Goal of the exercise -> Filter the listing and keep only the lines with the word "caption".

Rows from an object dataset ->
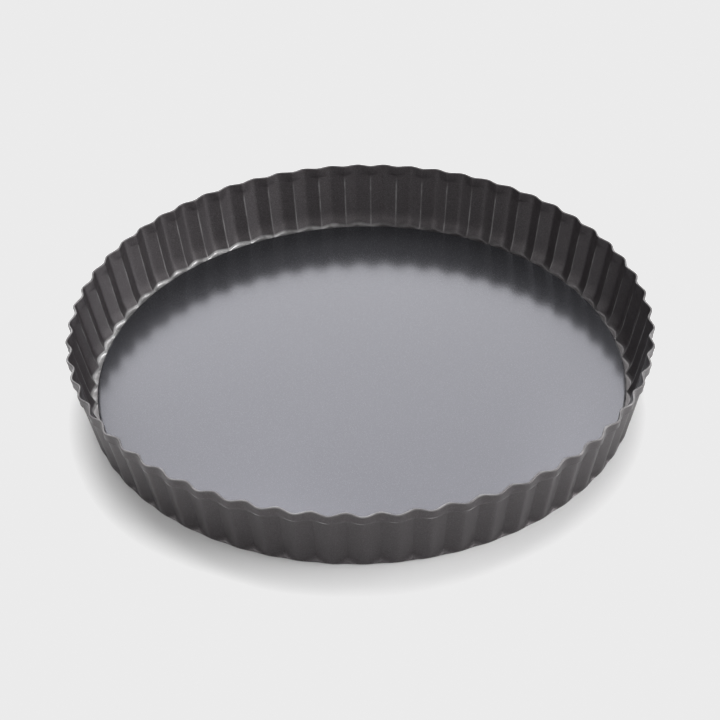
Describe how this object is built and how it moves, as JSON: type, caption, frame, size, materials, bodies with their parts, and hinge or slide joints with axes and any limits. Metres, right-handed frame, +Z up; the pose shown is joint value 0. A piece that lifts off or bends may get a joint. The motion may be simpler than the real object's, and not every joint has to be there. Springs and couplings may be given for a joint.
{
  "type": "loose-bottom fluted tart pan",
  "caption": "Round shallow tart pan: a flared fluted ring with a folded rim and an inner ledge, and a flat loose base that lifts out.",
  "frame": {"origin": "centre of the plane the pan stands on, on the pan's axis, at the underside of the ring's ledge", "axes": "+Z up along the pan's axis, out of its open mouth; +X and +Y each pass through the bulge of a flute"},
  "size_m": [0.28, 0.28, 0.035],
  "materials": {
    "ring_coat": "satin",
    "base_coat": "satin"
  },
  "bodies": {
    "ring": {"fluted_ring": "ring_coat"},
    "base": {"loose_base": "base_coat"}
  },
  "joints": [
    {"name": "base_lift", "type": "slide", "parent": "ring", "child": "base", "axis": [0, 0, 1], "range_m": [0, 0.06]}
  ]
}
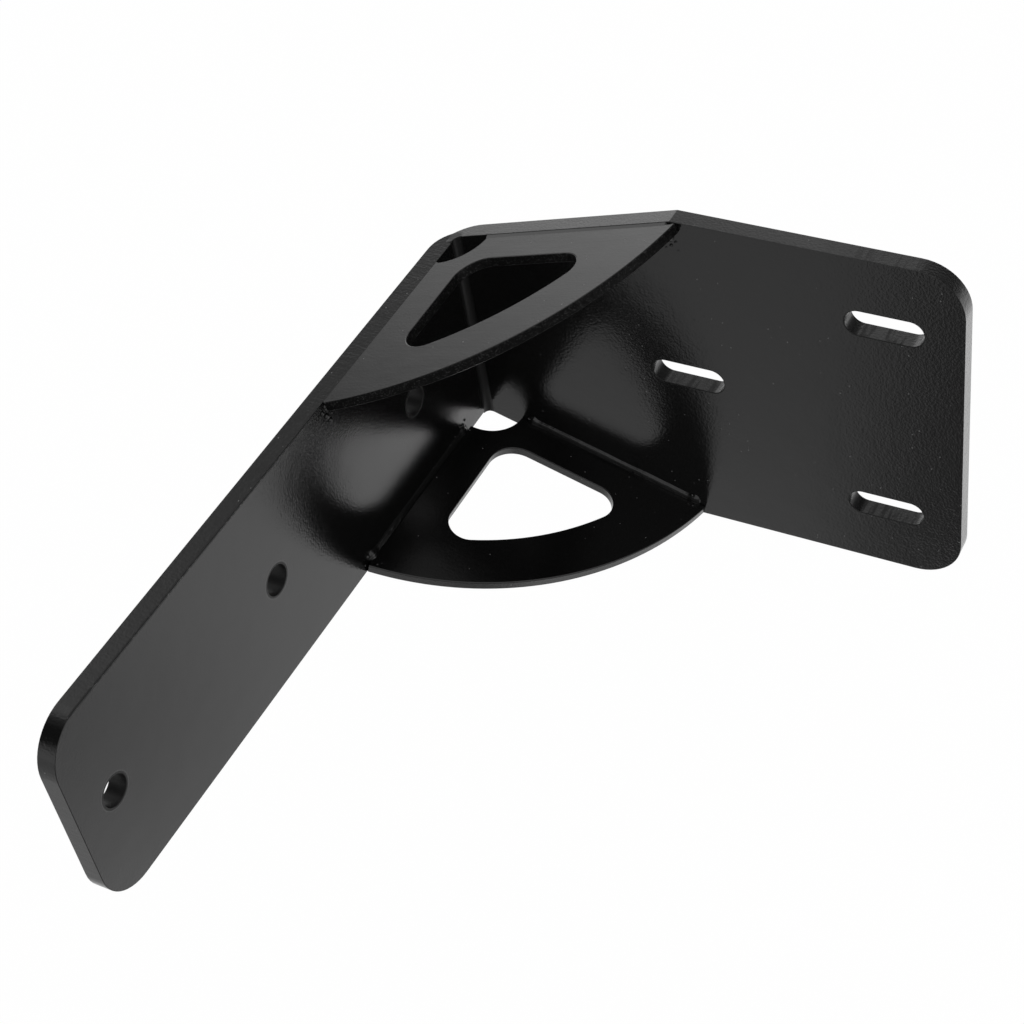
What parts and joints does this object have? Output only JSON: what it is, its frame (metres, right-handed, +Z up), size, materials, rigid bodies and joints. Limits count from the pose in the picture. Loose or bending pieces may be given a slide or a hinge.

The completed task ->
Describe how this object is built and how it moves, as JSON: type, caption, frame, size, materials, bodies with their parts, and hinge or slide joints with axes and any limits. Metres, right-handed frame, +Z up; the pose shown is joint value 0. A piece that lifts off or bends may get a joint. The motion may be simpler than the real object's, and not every joint has to be there. Springs and couplings may be given for a joint.
  "caption": "Round shallow tart pan: a flared fluted ring with a folded rim and an inner ledge, and a flat loose base that lifts out.",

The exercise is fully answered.